KL: Can you give us any thoughts on relationships and poker? Do they work since poker is so all consuming, it leaves little time for a significant other when the games are good or there is a big tournament going on.

I went through a recent breakup a few months ago and it ripped my heart out, it tore me apart, and it probably cost me most of my money in the last several years. I was so intoned to that, I thought I wanted that path as opposed to the path of making money and fame and all that because I grew up old fashioned and I thought that was the right thing to do and it did nothing but destroy me. In the last month alone I have been to more meetings, talking more deals and I am ten times happier because I don't have that significant other I have to worry about right now. I mean, yeah, I go home alone at night and I wake up alone but my days are fulfilled as opposed to worried. I don't know, the grass is not greener on the other side, believe me.

KL: Do you ever just kick back and drop out of poker for any given amount of time? If so, why?

Yeah I did to do drugs at times which I regret. I think people should take at least one vacation a year, away from poker. Which I haven't done and I regret; especially when I was with my girlfriend, because that's all she ever wanted. If the vacation would entail gambling of some sort you try to tie the two in together and it just didn't work. You can look back now and say oops messed up, but nobody knows.

KL: Can you give us an idea of what it's like to travel all the time, obviously with the tournaments being hosted everywhere in the world, you must be on the move a lot?

I've gotten lucky, and not all the players are as lucky as me where I don't have to go to as many anymore. It used to be back in 1999, 2000 where you go to every one of them, start to finish so it would be like a month in LA, a month in Mississippi, a month wherever. Now I just fly in for the main events, and that makes it a lot easier, but still even that gets hectic. Living out of hotels, and airports, yeah it's tiring. Playing poker alone is not a physical ability, it's a mental stress. Which they say is twice as hard on a person as physical is. I don't think many people realize what we go through as far as mental stress.

KL: How do you see yourself in the poker landscape down the road? Do you believe you'll always be an active voice/player in big tournaments and ring?

Layne: I think I will be an active player but mostly because people make me an active player. If I play in four tournaments out of the year they are going to consider me an active player. My goals are to bring light to a room and fear to a table but I think I will always love poker. Even if I quit poker and did something else I would still want to go play it because it would be a past time and an enjoyment as opposed to the daily grind.

KL: What do you feel is your best game? Do you prefer live or tournament?

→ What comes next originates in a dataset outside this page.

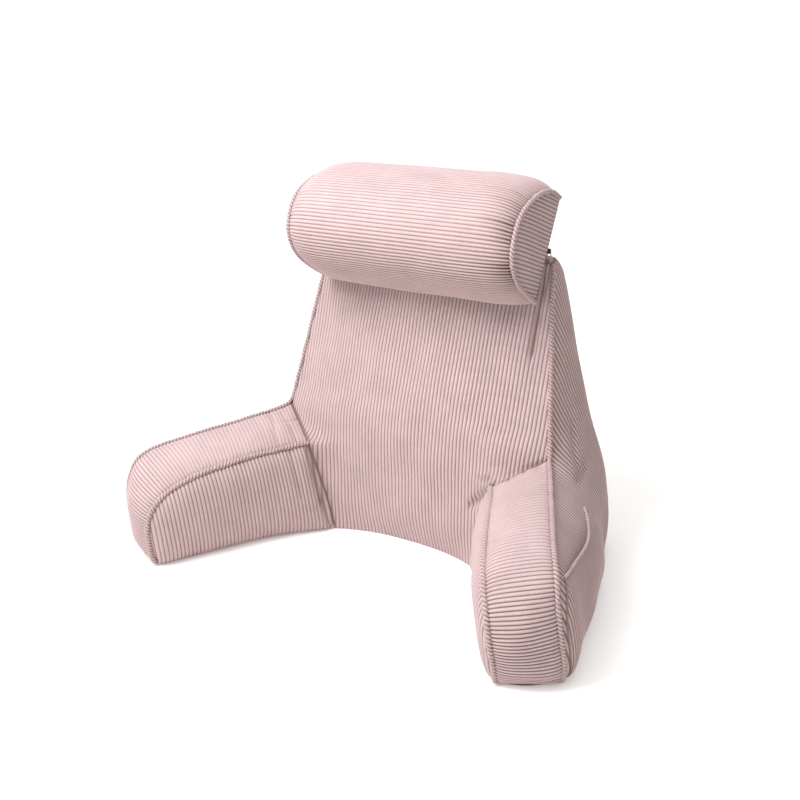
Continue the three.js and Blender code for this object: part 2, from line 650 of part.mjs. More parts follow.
// The slider at the chain's right end: its body, and its pull hanging from it.
function sliderMesh() {
  const { length, thickness, height, pullWidth, pullLength, pullThickness } = SLIDER;
  const body = new THREE.BoxGeometry(length, thickness, height);
  const pull = new THREE.Shape();
  pull.absarc(0, 0, pullWidth / 2, 0, Math.PI);
  pull.absarc(0, pullWidth / 2 - pullLength, pullWidth / 2, Math.PI, 2 * Math.PI);
  const plate = new THREE.ExtrudeGeometry(pull, { depth: pullThickness, bevelEnabled: false, curveSegments: 6 });
  plate.rotateX(Math.PI / 2).translate(0, thickness / 2 + (1 - PULL_SUNK) * pullThickness, 0);
  const mesh = fromSolid('zip_slider', toSolid(body).add(toSolid(plate)), zipSteel);
  const chainEnd = stripPlaces.at(-1);
  const foot = FLAP_HEAD + FIT_GAP;
  const front = backY(chainEnd, foot + height) + FIT_GAP;
  mesh.position.set(chainEnd + FIT_GAP + length / 2, front + thickness / 2, foot + height / 2);
  return mesh;
}

// ---- Build ----
const group = new THREE.Group();
const rightArm = armSoup();
group.add(solidMesh('backrest', backrestSoup(), corduroy));
group.add(solidMesh('arm_right', rightArm, corduroy));
group.add(solidMesh('arm_left', mirrorSoup(rightArm), corduroy));
group.add(solidMesh('bolster', bolsterSoup(), corduroy));

const outerNodes = endedAbove(outerWeltNodes(), WELT_END_HEIGHT);
const innerNodes = endedAbove(innerWeltNodes(), WELT_END_HEIGHT);
const bolsterNodes = bolsterWeltNodes(bolsterRings.at(-1), bolsterRings.at(-2), 1);
const welts = [
  { name: 'outer_welt', nodes: outerNodes, radius: WELT_RADIUS },
  { name: 'inner_welt', nodes: innerNodes, radius: WELT_RADIUS },
  { name: 'bolster_welt', nodes: bolsterNodes, radius: BOLSTER_WELT_RADIUS },
];
for (const { name, nodes, radius } of welts) {
  group.add(cordMesh(`${name}_right`, nodes, radius));
  group.add(cordMesh(`${name}_left`, mirroredRun(nodes), radius));
}

group.add(pocketMesh());
group.add(cordMesh('pocket_welt_right', pocketWeltNodes(), POCKET_WELT_RADIUS));
group.add(stripMesh('joining_flap', flapSection, corduroyShade));
group.add(stripMesh('zip_chain', chainSection, zipNylon));
group.add(sliderMesh());

// The origin is the middle of the object's base.
const { min, max } = new THREE.Box3().setFromObject(group, true);
group.position.y = -(min.y + max.y) / 2;

export default group;
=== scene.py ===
"""A corduroy backrest pillow with two arms, a neck bolster, corded seams and an arm pocket."""
import math

import bpy
import numpy as np
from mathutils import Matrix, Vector


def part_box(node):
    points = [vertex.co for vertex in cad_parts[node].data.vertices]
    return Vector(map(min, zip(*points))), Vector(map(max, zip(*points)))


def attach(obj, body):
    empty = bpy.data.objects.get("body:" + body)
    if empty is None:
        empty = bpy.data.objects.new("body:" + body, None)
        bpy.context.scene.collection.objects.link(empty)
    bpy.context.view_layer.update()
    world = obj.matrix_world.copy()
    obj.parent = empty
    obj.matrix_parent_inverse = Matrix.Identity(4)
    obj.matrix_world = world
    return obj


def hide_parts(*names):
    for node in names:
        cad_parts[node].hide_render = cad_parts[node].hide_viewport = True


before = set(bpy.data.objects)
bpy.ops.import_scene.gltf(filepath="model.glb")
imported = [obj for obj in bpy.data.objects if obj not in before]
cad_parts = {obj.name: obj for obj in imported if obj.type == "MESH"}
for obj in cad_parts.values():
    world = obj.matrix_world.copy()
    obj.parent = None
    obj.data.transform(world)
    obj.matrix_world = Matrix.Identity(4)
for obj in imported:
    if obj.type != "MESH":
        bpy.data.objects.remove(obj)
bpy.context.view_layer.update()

bl_info = {
    "name": "Corduroy backrest pillow",
    "version": (1, 0, 0),
    "blender": (4, 5, 0),
    "location": "3D View > Sidebar > Pillow",
    "description": "Makes a backrest pillow of wide-wale corduroy round its packed frame",
    "category": "Object",
}

MILLIMETRE = 0.001
METRE = 1000      # in millimetres, which the pattern below is in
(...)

Undecided. My best game, I always said, was the one I was in. Do I like live or tournaments? If I am playing it, I like it. If I am in a tournament it is because I want to be in a tournament, if I am in live it's because I want to be in live, it must be what I like at that time.

KL: Do you feel like you do better specifically in one or the other?

I think I go through spurts. If I get into the tournaments and start out a little bit slow and then get back in the groove again. If not, I start playing live and it takes a little bit to get back in the groove and you do well again. Then a big tournament comes up so you have to shift back over. It's a tough sway.

KL: What is your biggest cash in a live game (if you don't mind sharing that info), and your biggest prize pool in a tournament?

A half a million is my biggest prize in a tournament and in a live game I believe it was $280,000 probably.

KL: What were you playing?

I used to play in a private game, Larry Flint's, and those swings were $100,000 a day and night pretty much. I played that game pretty conservative, I think. Also I've had $300,000 to $400,000 swings in Chinese poker.